ResolvePath(source, importerPath) turns a module source string into an absolute file path:

ResolvePath("./utils", "/project/main.monk")
    // -> "/project/utils.monk"

ResolvePath("./lib/math", "/project/main.monk")
    // -> "/project/lib/math.monk"

ResolvePath("./utils.monk", "/project/main.monk")
    // -> "/project/utils.monk"  (extension already present, no double-add)

The function enforces three rules:

1

The source must start with . — no bare names or absolute paths.

2

The .monk extension is added if missing.

3

The file must exist. If it doesn't, a specific error is returned immediately — not a Go "file not found" message, but a Monk error with the module name.

How the rest of the pipeline uses the graph.

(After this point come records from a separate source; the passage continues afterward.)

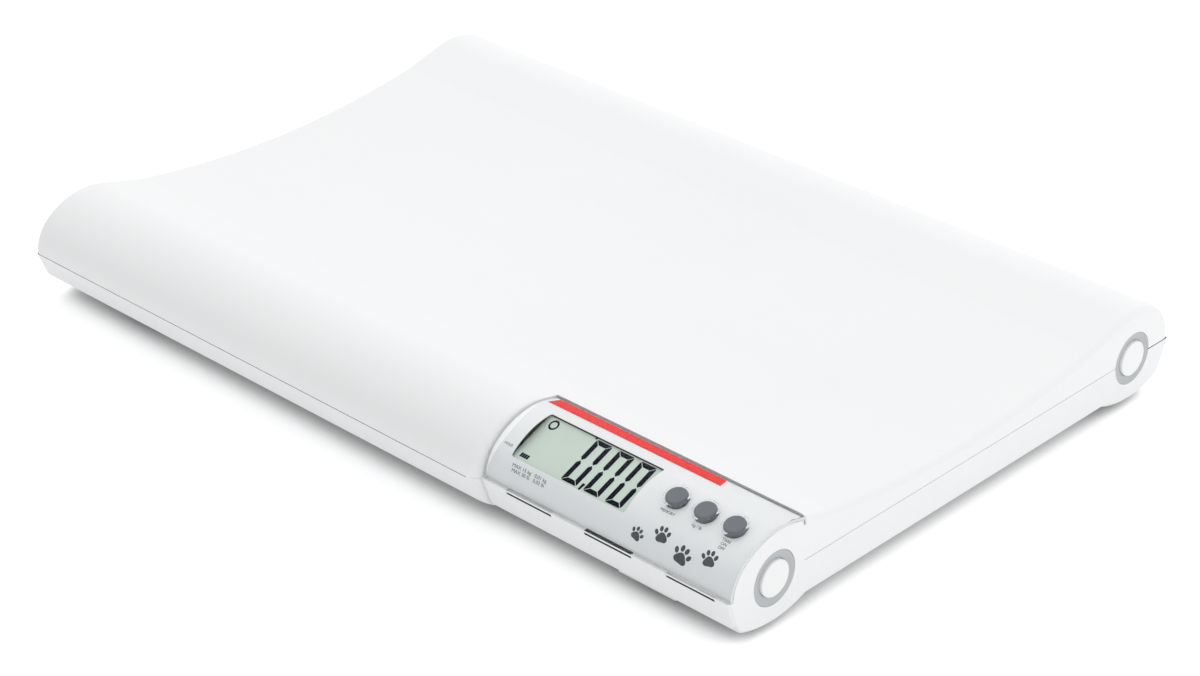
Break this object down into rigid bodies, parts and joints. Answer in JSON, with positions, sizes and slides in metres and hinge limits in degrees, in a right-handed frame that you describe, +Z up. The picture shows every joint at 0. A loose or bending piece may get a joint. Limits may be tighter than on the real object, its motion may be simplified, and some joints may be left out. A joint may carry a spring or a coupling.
{
  "type": "digital platform scale",
  "caption": "Low table scale with a cradle-shaped platform for small animals, a digital display with push buttons on its front beam, and load-cell feet.",
  "frame": {"origin": "on the table, under the middle of the scale", "axes": "+X along the length towards the display end, +Y from the front beam to the back beam, +Z up"},
  "size_m": [0.5636, 0.391, 0.064],
  "materials": {
    "white_shell": "satin moulded white plastic",
    "base_plastic": "fine-textured pale grey plastic",
    "clear_cover": "clear moulded plastic, polished",
    "label_print": "printed silver-grey sheet",
    "dark_plastic": "black moulded plastic",
    "lcd_glass": "liquid-crystal cell",
    "reflector_sheet": "grey-green diffusing sheet",
    "elastic_strip": "striped conductive rubber",
    "circuit_board": "green solder mask",
    "chip_plastic": "black moulded package",
    "steel_screw": "zinc-plated steel",
    "spring_steel": "bright sheet steel",
    "battery_can": "plain sleeved can",
    "button_rubber": "dark grey satin plastic",
    "plunger_plastic": "cream moulded plastic",
    "foot_plastic": "moulded grey plastic",
    "foot_rubber": "soft black rubber",
    "ring_plastic": "satin grey plastic",
    "disc_plastic": "satin white plastic"
  },
  "bodies": {
    "housing": {"platform_cover": "white_shell", "base_shell": "base_plastic", "display_cover": "clear_cover", "display_label": "label_print", "lcd_holder": "dark_plastic", "lcd_glass": "lcd_glass", "lcd_reflector": "reflector_sheet", "lcd_connectors": "elastic_strip", "display_board": "circuit_board", "key_board": "circuit_board", "board_chips": "chip_plastic", "key_switches": "dark_plastic", "case_screws": "steel_screw", "battery_box": "dark_plastic", "batteries": "battery_can", "battery_contacts": "spring_steel", "load_cells": "spring_steel", "end_rings": "ring_plastic", "end_discs": "disc_plastic"},
    "tare_key": {"tare_button": "button_rubber", "tare_plunger": "plunger_plastic"},
    "unit_key": {"unit_button": "button_rubber", "unit_plunger": "plunger_plastic"},
    "memory_key": {"memory_button": "button_rubber", "memory_plunger": "plunger_plastic"},
    "front_left_foot": {"front_left_foot_cup": "foot_plastic", "front_left_foot_pad": "foot_rubber"},
    "back_left_foot": {"back_left_foot_cup": "foot_plastic", "back_left_foot_pad": "foot_rubber"},
    "front_right_foot": {"front_right_foot_cup": "foot_plastic", "front_right_foot_pad": "foot_rubber"},
    "back_right_foot": {"back_right_foot_cup": "foot_plastic", "back_right_foot_pad": "foot_rubber"},
    "door": {"battery_door": "base_plastic"}
  },
  "joints": [
    {"name": "tare_press", "type": "slide", "parent": "housing", "child": "tare_key", "axis": [0, 0.312, -0.9501], "range_m": [0, 0.001], "stiffness_N_per_m": 1500},
    {"name": "unit_press", "type": "slide", "parent": "housing", "child": "unit_key", "axis": [0, 0.312, -0.9501], "range_m": [0, 0.001], "stiffness_N_per_m": 1500},
    {"name": "memory_press", "type": "slide", "parent": "housing", "child": "memory_key", "axis": [0, 0.312, -0.9501], "range_m": [0, 0.001], "stiffness_N_per_m": 1500},
    {"name": "front_left_foot_travel", "type": "slide", "parent": "housing", "child": "front_left_foot", "axis": [0, 0, 1], "range_m": [-0.0008, 0]},
    {"name": "back_left_foot_travel", "type": "slide", "parent": "housing", "child": "back_left_foot", "axis": [0, 0, 1], "range_m": [-0.0008, 0]},
    {"name": "front_right_foot_travel", "type": "slide", "parent": "housing", "child": "front_right_foot", "axis": [0, 0, 1], "range_m": [-0.0008, 0]},
    {"name": "back_right_foot_travel", "type": "slide", "parent": "housing", "child": "back_right_foot", "axis": [0, 0, 1], "range_m": [-0.0008, 0]},
    {"name": "battery_door_hinge", "type": "hinge", "parent": "housing", "child": "door", "pos_m": [0.15, -0.0734, 0.0116], "axis": [-1, 0, 0], "range_deg": [0, 40]}
  ]
}
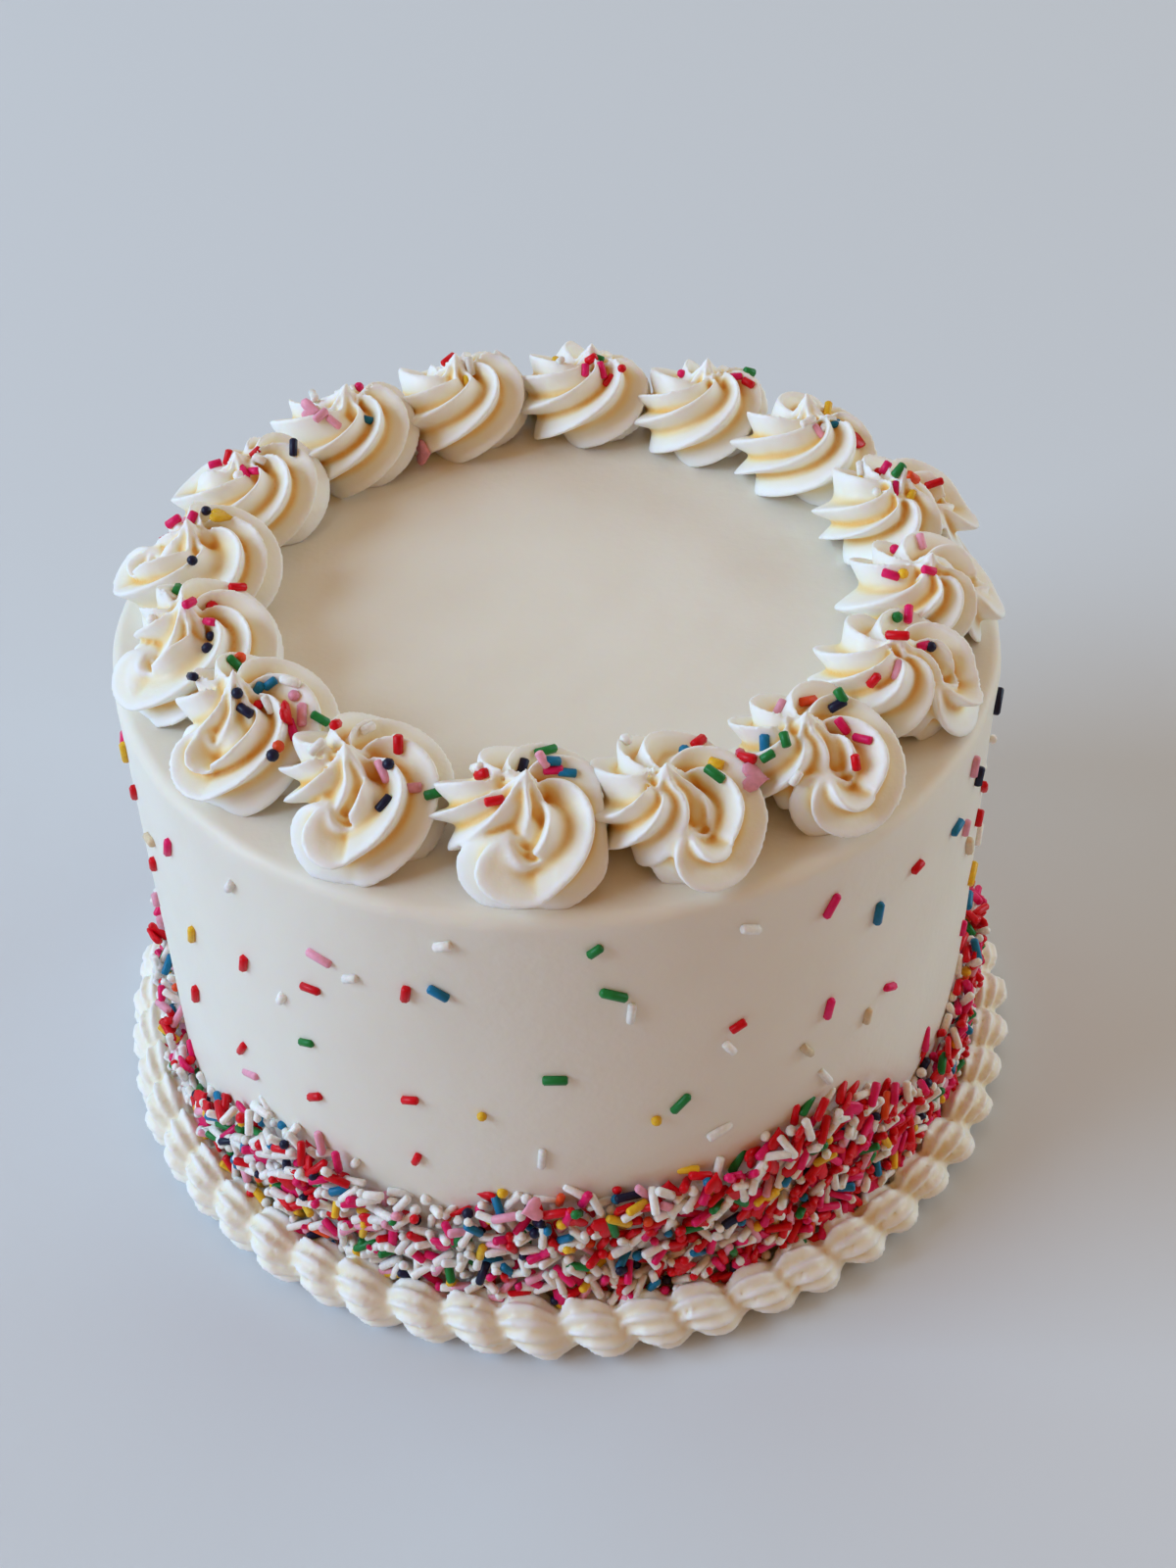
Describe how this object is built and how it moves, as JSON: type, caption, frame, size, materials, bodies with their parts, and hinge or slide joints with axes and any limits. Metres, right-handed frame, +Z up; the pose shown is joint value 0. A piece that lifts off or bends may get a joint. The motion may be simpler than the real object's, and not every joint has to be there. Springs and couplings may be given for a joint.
{
  "type": "buttercream cake",
  "caption": "Tall round cake with smooth cream icing, a ring of piped swirls on top, a piped shell border and a wavy band of coloured sugar sprinkles.",
  "frame": {"origin": "middle of the base, on the plane that the cake stands on", "axes": "+Z up, -Y towards the front"},
  "size_m": [0.236, 0.2367, 0.156],
  "materials": {
    "buttercream": "soft satin cream icing",
    "piped_buttercream": "soft satin cream icing, piped"
  },
  "bodies": {
    "root": {"cake": "buttercream", "rosette_01": "piped_buttercream", "rosette_02": "piped_buttercream", "rosette_03": "piped_buttercream", "rosette_04": "piped_buttercream", "rosette_05": "piped_buttercream", "rosette_06": "piped_buttercream", "rosette_07": "piped_buttercream", "rosette_08": "piped_buttercream", "rosette_09": "piped_buttercream", "rosette_10": "piped_buttercream", "rosette_11": "piped_buttercream", "rosette_12": "piped_buttercream", "rosette_13": "piped_buttercream", "rosette_14": "piped_buttercream", "rosette_15": "piped_buttercream", "rosette_16": "piped_buttercream", "shell_border": "piped_buttercream"}
  },
  "joints": []
}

types.CheckModules and codegen.GenerateModules both receive the same *Graph and walk Graph.Order left-to-right:

// In types.CheckModules:
for _, path := range graph.Order {
    mod := graph.Modules[path]
    // check mod.AST with bindings from previously-processed modules
    // add exported names to the cross-module scope
}

// In codegen.GenerateModules:
for _, path := range graph.Order {
    mod := graph.Modules[path]
    // emit C for mod.AST
    // exported functions/vars are already emitted when dependents reference them
}

Because dependencies always appear earlier in Order, every name referenced by a module is already in the type map (or already emitted as C) by the time that module is processed. No forward-declaration problem, no two-pass needed.

Key takeaways

1

Post-order DFS naturally produces a topological sort. Deps-before-dependents falls out of the algorithm without a separate sorting step.

2

Gray/black coloring detects cycles in one pass with no extra memory beyond the two maps and the chain slice.

3

Export validation happens at graph-build time — before the type checker runs. Misspelled import names fail fast.

4

Absolute paths as keys mean two different relative strings pointing to the same file are deduplicated automatically.